- YOUR GOAL -
Below are records to be output exactly, every one of them.

## START RECORDS TO PROCESS

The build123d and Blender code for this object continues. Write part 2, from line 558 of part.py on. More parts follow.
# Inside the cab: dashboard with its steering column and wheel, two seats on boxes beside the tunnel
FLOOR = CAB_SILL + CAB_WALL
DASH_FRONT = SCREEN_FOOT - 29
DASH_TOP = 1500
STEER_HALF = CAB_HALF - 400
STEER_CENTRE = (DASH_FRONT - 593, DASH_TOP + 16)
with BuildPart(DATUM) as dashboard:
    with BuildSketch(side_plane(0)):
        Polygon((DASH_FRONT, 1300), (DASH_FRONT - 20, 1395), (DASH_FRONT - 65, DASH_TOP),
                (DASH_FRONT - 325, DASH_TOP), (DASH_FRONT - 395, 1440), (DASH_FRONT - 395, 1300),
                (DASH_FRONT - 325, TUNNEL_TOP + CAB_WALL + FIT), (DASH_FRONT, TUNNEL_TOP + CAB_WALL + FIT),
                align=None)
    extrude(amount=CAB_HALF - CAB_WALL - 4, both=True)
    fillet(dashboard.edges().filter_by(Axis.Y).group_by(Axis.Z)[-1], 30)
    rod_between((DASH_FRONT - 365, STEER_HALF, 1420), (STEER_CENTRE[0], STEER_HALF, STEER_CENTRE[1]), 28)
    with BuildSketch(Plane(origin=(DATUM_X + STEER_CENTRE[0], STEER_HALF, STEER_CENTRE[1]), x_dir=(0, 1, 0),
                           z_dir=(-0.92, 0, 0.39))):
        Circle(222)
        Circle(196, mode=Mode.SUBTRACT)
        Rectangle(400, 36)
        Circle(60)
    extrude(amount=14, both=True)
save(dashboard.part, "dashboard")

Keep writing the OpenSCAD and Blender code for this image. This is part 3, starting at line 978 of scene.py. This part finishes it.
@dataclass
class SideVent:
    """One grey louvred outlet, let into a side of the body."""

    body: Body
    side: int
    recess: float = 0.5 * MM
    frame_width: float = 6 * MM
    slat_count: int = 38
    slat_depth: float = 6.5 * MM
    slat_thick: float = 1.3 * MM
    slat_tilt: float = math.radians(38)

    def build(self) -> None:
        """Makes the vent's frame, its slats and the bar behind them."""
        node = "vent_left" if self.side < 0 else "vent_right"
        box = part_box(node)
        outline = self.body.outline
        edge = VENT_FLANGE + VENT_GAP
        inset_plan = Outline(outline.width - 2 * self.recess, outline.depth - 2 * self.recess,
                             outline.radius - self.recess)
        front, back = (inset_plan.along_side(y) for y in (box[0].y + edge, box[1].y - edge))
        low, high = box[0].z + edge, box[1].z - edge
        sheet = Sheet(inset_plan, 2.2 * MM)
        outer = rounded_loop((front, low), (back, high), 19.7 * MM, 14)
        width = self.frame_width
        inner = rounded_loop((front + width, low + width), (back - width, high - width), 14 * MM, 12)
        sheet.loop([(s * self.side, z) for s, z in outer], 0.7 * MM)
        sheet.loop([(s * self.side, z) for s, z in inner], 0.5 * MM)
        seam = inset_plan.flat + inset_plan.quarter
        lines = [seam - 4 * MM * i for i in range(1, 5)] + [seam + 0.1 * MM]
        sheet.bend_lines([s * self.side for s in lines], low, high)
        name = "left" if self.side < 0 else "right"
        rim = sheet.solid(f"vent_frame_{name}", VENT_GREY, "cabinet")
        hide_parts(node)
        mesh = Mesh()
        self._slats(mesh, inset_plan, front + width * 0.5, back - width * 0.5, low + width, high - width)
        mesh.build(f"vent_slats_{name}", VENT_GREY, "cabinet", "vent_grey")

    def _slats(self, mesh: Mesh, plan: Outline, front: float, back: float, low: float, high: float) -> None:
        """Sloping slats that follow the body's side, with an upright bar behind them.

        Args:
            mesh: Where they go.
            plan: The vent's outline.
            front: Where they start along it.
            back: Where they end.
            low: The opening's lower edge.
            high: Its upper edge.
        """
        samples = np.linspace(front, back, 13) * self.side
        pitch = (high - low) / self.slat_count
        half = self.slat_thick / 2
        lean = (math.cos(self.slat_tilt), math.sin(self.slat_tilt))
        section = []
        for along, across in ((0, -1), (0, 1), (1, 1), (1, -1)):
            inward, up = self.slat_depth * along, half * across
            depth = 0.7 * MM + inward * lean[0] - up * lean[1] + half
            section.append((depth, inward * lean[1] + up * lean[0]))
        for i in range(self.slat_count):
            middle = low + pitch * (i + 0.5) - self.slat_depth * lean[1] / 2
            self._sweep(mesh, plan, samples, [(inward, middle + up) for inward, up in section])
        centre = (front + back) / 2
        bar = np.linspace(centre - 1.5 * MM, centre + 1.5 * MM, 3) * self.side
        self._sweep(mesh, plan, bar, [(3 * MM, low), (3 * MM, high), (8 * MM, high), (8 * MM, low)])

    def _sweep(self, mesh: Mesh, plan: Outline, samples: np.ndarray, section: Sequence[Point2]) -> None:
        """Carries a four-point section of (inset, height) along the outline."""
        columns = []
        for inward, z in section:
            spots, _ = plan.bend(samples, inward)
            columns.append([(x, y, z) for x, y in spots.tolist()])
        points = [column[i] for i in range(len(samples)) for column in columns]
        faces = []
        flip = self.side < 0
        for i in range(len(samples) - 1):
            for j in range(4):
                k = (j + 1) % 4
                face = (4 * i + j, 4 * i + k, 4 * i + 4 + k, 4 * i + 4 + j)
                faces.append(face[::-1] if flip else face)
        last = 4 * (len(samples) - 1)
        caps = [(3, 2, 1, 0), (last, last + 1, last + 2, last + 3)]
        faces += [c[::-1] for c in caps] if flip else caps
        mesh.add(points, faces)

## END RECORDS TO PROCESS

- EXERCISE RESPONSE -
The build123d and Blender code for this object continues. Write part 2, from line 558 of part.py on. More parts follow.
# Inside the cab: dashboard with its steering column and wheel, two seats on boxes beside the tunnel
FLOOR = CAB_SILL + CAB_WALL
DASH_FRONT = SCREEN_FOOT - 29
DASH_TOP = 1500
STEER_HALF = CAB_HALF - 400
STEER_CENTRE = (DASH_FRONT - 593, DASH_TOP + 16)
with BuildPart(DATUM) as dashboard:
    with BuildSketch(side_plane(0)):
        Polygon((DASH_FRONT, 1300), (DASH_FRONT - 20, 1395), (DASH_FRONT - 65, DASH_TOP),
                (DASH_FRONT - 325, DASH_TOP), (DASH_FRONT - 395, 1440), (DASH_FRONT - 395, 1300),
                (DASH_FRONT - 325, TUNNEL_TOP + CAB_WALL + FIT), (DASH_FRONT, TUNNEL_TOP + CAB_WALL + FIT),
                align=None)
    extrude(amount=CAB_HALF - CAB_WALL - 4, both=True)
    fillet(dashboard.edges().filter_by(Axis.Y).group_by(Axis.Z)[-1], 30)
    rod_between((DASH_FRONT - 365, STEER_HALF, 1420), (STEER_CENTRE[0], STEER_HALF, STEER_CENTRE[1]), 28)
    with BuildSketch(Plane(origin=(DATUM_X + STEER_CENTRE[0], STEER_HALF, STEER_CENTRE[1]), x_dir=(0, 1, 0),
                           z_dir=(-0.92, 0, 0.39))):
        Circle(222)
        Circle(196, mode=Mode.SUBTRACT)
        Rectangle(400, 36)
        Circle(60)
    extrude(amount=14, both=True)
save(dashboard.part, "dashboard")

Keep writing the OpenSCAD and Blender code for this image. This is part 3, starting at line 978 of scene.py. This part finishes it.
@dataclass
class SideVent:
    """One grey louvred outlet, let into a side of the body."""

    body: Body
    side: int
    recess: float = 0.5 * MM
    frame_width: float = 6 * MM
    slat_count: int = 38
    slat_depth: float = 6.5 * MM
    slat_thick: float = 1.3 * MM
    slat_tilt: float = math.radians(38)

    def build(self) -> None:
        """Makes the vent's frame, its slats and the bar behind them."""
        node = "vent_left" if self.side < 0 else "vent_right"
        box = part_box(node)
        outline = self.body.outline
        edge = VENT_FLANGE + VENT_GAP
        inset_plan = Outline(outline.width - 2 * self.recess, outline.depth - 2 * self.recess,
                             outline.radius - self.recess)
        front, back = (inset_plan.along_side(y) for y in (box[0].y + edge, box[1].y - edge))
        low, high = box[0].z + edge, box[1].z - edge
        sheet = Sheet(inset_plan, 2.2 * MM)
        outer = rounded_loop((front, low), (back, high), 19.7 * MM, 14)
        width = self.frame_width
        inner = rounded_loop((front + width, low + width), (back - width, high - width), 14 * MM, 12)
        sheet.loop([(s * self.side, z) for s, z in outer], 0.7 * MM)
        sheet.loop([(s * self.side, z) for s, z in inner], 0.5 * MM)
        seam = inset_plan.flat + inset_plan.quarter
        lines = [seam - 4 * MM * i for i in range(1, 5)] + [seam + 0.1 * MM]
        sheet.bend_lines([s * self.side for s in lines], low, high)
        name = "left" if self.side < 0 else "right"
        rim = sheet.solid(f"vent_frame_{name}", VENT_GREY, "cabinet")
        hide_parts(node)
        mesh = Mesh()
        self._slats(mesh, inset_plan, front + width * 0.5, back - width * 0.5, low + width, high - width)
        mesh.build(f"vent_slats_{name}", VENT_GREY, "cabinet", "vent_grey")

    def _slats(self, mesh: Mesh, plan: Outline, front: float, back: float, low: float, high: float) -> None:
        """Sloping slats that follow the body's side, with an upright bar behind them.

        Args:
            mesh: Where they go.
            plan: The vent's outline.
            front: Where they start along it.
            back: Where they end.
            low: The opening's lower edge.
            high: Its upper edge.
        """
        samples = np.linspace(front, back, 13) * self.side
        pitch = (high - low) / self.slat_count
        half = self.slat_thick / 2
        lean = (math.cos(self.slat_tilt), math.sin(self.slat_tilt))
        section = []
        for along, across in ((0, -1), (0, 1), (1, 1), (1, -1)):
            inward, up = self.slat_depth * along, half * across
            depth = 0.7 * MM + inward * lean[0] - up * lean[1] + half
            section.append((depth, inward * lean[1] + up * lean[0]))
        for i in range(self.slat_count):
            middle = low + pitch * (i + 0.5) - self.slat_depth * lean[1] / 2
            self._sweep(mesh, plan, samples, [(inward, middle + up) for inward, up in section])
        centre = (front + back) / 2
        bar = np.linspace(centre - 1.5 * MM, centre + 1.5 * MM, 3) * self.side
        self._sweep(mesh, plan, bar, [(3 * MM, low), (3 * MM, high), (8 * MM, high), (8 * MM, low)])

    def _sweep(self, mesh: Mesh, plan: Outline, samples: np.ndarray, section: Sequence[Point2]) -> None:
        """Carries a four-point section of (inset, height) along the outline."""
        columns = []
        for inward, z in section:
            spots, _ = plan.bend(samples, inward)
            columns.append([(x, y, z) for x, y in spots.tolist()])
        points = [column[i] for i in range(len(samples)) for column in columns]
        faces = []
        flip = self.side < 0
        for i in range(len(samples) - 1):
            for j in range(4):
                k = (j + 1) % 4
                face = (4 * i + j, 4 * i + k, 4 * i + 4 + k, 4 * i + 4 + j)
                faces.append(face[::-1] if flip else face)
        last = 4 * (len(samples) - 1)
        caps = [(3, 2, 1, 0), (last, last + 1, last + 2, last + 3)]
        faces += [c[::-1] for c in caps] if flip else caps
        mesh.add(points, faces)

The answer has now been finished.